As I mentioned in episode I, Tim's and my relationship had been barely beginning, especially when you look at it with the wisdom of time. Although we had meet "a full" six months before, in November of 1968, it wasn't until February that we knew we wanted to, as Tim put it, 'discover if we would be good marriage partners.' His enlisting made everything seem tenuous, not because he was far away, but just because of the fact that he had enlisted.
Strange thing about time, over forty years later, I remember trying to compose this letter, worrying about being too overt in letting him know how I felt, yet feeling I needed to take the risk of revealing those feelings. I remember reading the phrase in his letter from May 18, "I wish you joy and happiness" and getting that tight feeling of fear at the pit of my stomach wondering if he was trying to distance himself from me.
And I wonder, as I feel a bit of embarrassment at the "shmultzy" and the "cheesiness" of these letters, if it's not just all the same today.
22 May, 1969 -
Kate's First Letter to Tim
I just received your letters today- one from the 16th and one from the 18th - talk about a ray of sunshine after the rain!!!
So...you're really, really in! You sound pretty processed to me.

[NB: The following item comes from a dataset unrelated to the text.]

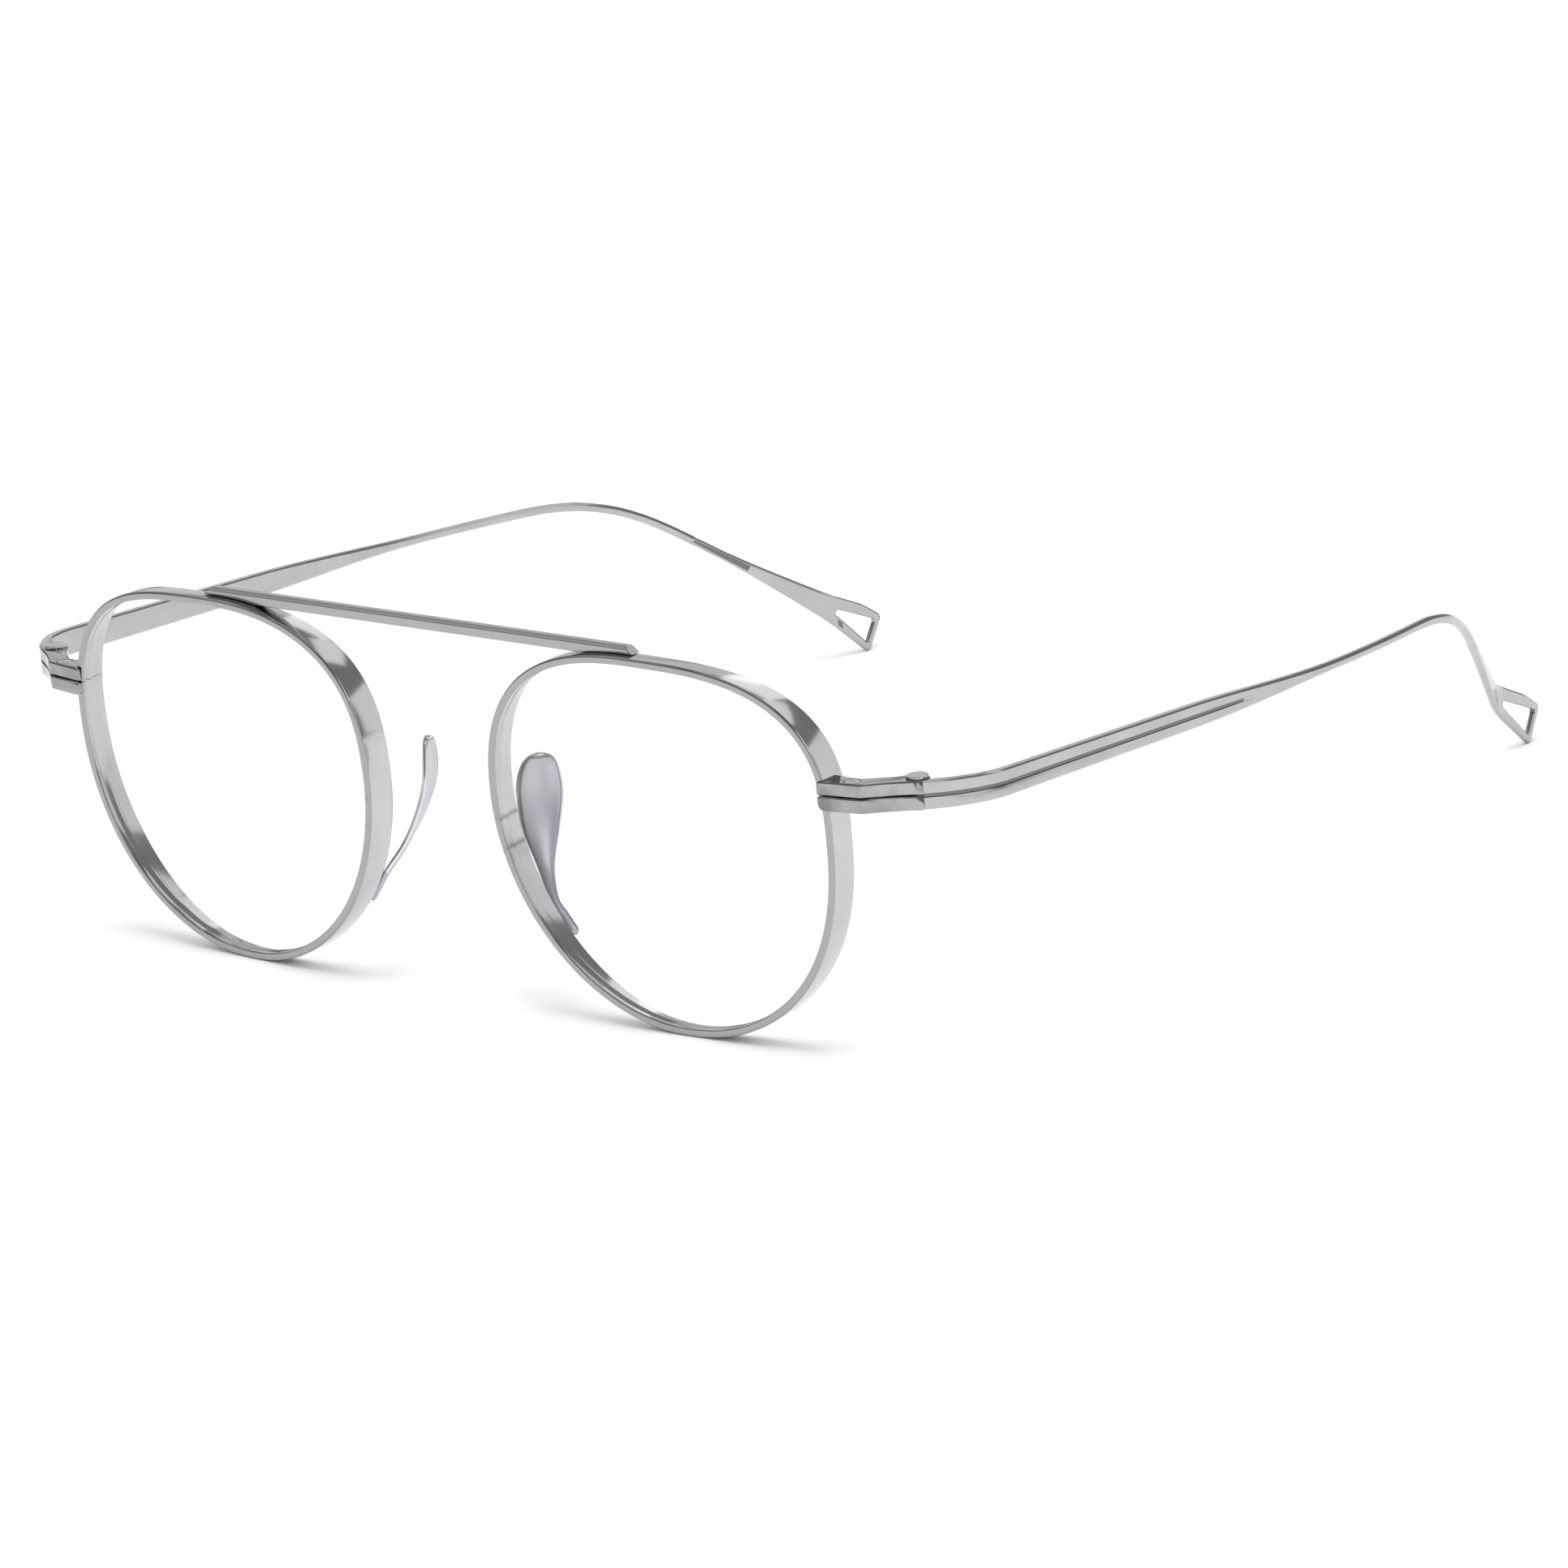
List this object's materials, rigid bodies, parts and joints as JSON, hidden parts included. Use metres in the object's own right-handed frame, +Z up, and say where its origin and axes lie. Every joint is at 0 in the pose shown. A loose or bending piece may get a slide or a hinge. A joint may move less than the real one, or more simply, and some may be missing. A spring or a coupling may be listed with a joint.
{
  "type": "round eyeglasses",
  "caption": "Thin metal full-rim eyeglasses with near-round lenses, a straight bar across the rims, bare metal nose pads and folding temples with looped tips.",
  "frame": {"origin": "centre of the footprint, on the surface that the rim bottoms and the temple tips stand on", "axes": "+Z up, the front of the frame faces -Y, the open temples run back along +Y, +X is the wearer's left"},
  "size_m": [0.1526, 0.1456, 0.0476],
  "materials": {
    "frame_metal": "polished titanium",
    "bar_metal": "satin titanium",
    "pad_metal": "satin titanium",
    "temple_metal": "satin titanium",
    "screw": "polished steel",
    "washer": "nylon",
    "lens": "clear acrylic with an anti-reflection coating"
  },
  "bodies": {
    "front": {"rim_left": "frame_metal", "rim_right": "frame_metal", "lens_left": "lens", "lens_right": "lens", "nose_pad_left": "pad_metal", "nose_pad_right": "pad_metal", "endpiece_upper_left": "frame_metal", "endpiece_upper_right": "frame_metal", "endpiece_lower_left": "frame_metal", "endpiece_lower_right": "frame_metal", "rim_screw_left": "screw", "rim_screw_right": "screw", "hinge_screw_left": "screw", "hinge_screw_right": "screw", "hinge_washers_left": "washer", "hinge_washers_right": "washer", "bridge_bar": "bar_metal"},
    "temple_left": {"temple_left": "temple_metal"},
    "temple_right": {"temple_right": "temple_metal"}
  },
  "joints": [
    {"name": "temple_left_fold", "type": "hinge", "parent": "front", "child": "temple_left", "pos_m": [0.06964, -0.06338, 0.03245], "axis": [0, 0, 1], "range_deg": [0, 83]},
    {"name": "temple_right_fold", "type": "hinge", "parent": "front", "child": "temple_right", "pos_m": [-0.06964, -0.06338, 0.03245], "axis": [0, 0, -1], "range_deg": [0, 79]}
  ]
}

It's not so bad that you let them give you all those shots; it's not so bad that you let them give you more IQ and mental tests; it's not even so bad that you let them indoctrinate or intimidate you. BUT, did you have to let them cut off that curl?
There's umpteen zillion questions I want to ask you and so many things I want to tell you, but I want you to get this letter before your basic is up, so I'll be brief. (Don't you laugh, you).
Most importantly, is there anything you need - malox, more bottles of aspirin or The Power of Positive Thinking? Seriously Tim, don't hesitate to let me know.
Are the fellas you're with pretty nice guys? Hope so - "Ya all be good now, ya hear?"
Oh, I did get home on Thursday in one piece. But I didn't stay that way long. I became quite ill that evening. Mom said it was the "blue-cuz-Tim's-gone-flue." I felt better on Friday.
(editor's note - apparently our school had been able to take the class of deaf kids we were working with to the baseball game at least twice that spring)
There's just so much news, Tim. Most exciting is tonight's news. Remember how we talked about everything working out for the good? Well, tonight we went to the Braves game again. This time though, through the influence of the cleaning lady at our school who knew we were going to the game, the children got to go on the field before the game and look in the dugouts and talk to the players. A reporter from the Milwaukee Journal was there to take their picture too. I'll send one if it gets in the paper, ok?
It's now Friday morning before school and I do want you to get this letter, so I'll hurry up now.
I'm happy to know that things are pretty ok for you on base, Tim. And if good thoughts and hopes from people who love you back home will help you get through, then you know know you'll make it through ok because we all are thinking those thoughts for you.
Tim, you said that you wished me joy and happiness. Well, a better way to think of that is to say that you wish me you. I knew before, but so much more during this past week, that you are the composite of my joy and happiness. Life only has importance and meaning to me, Tim, in relation to you. Not knowing last week, if you were well or if you were terribly unhappy- not knowing where you were was...well, it can't be put into words.
So, Timothy James, stay well and be happy (or as happy as you can be despite neurotic sergeants, etc., etc., etc.). Know that my thoughts are always with you. Take care and please write when you can.
PS Hey, know what? I love you very much.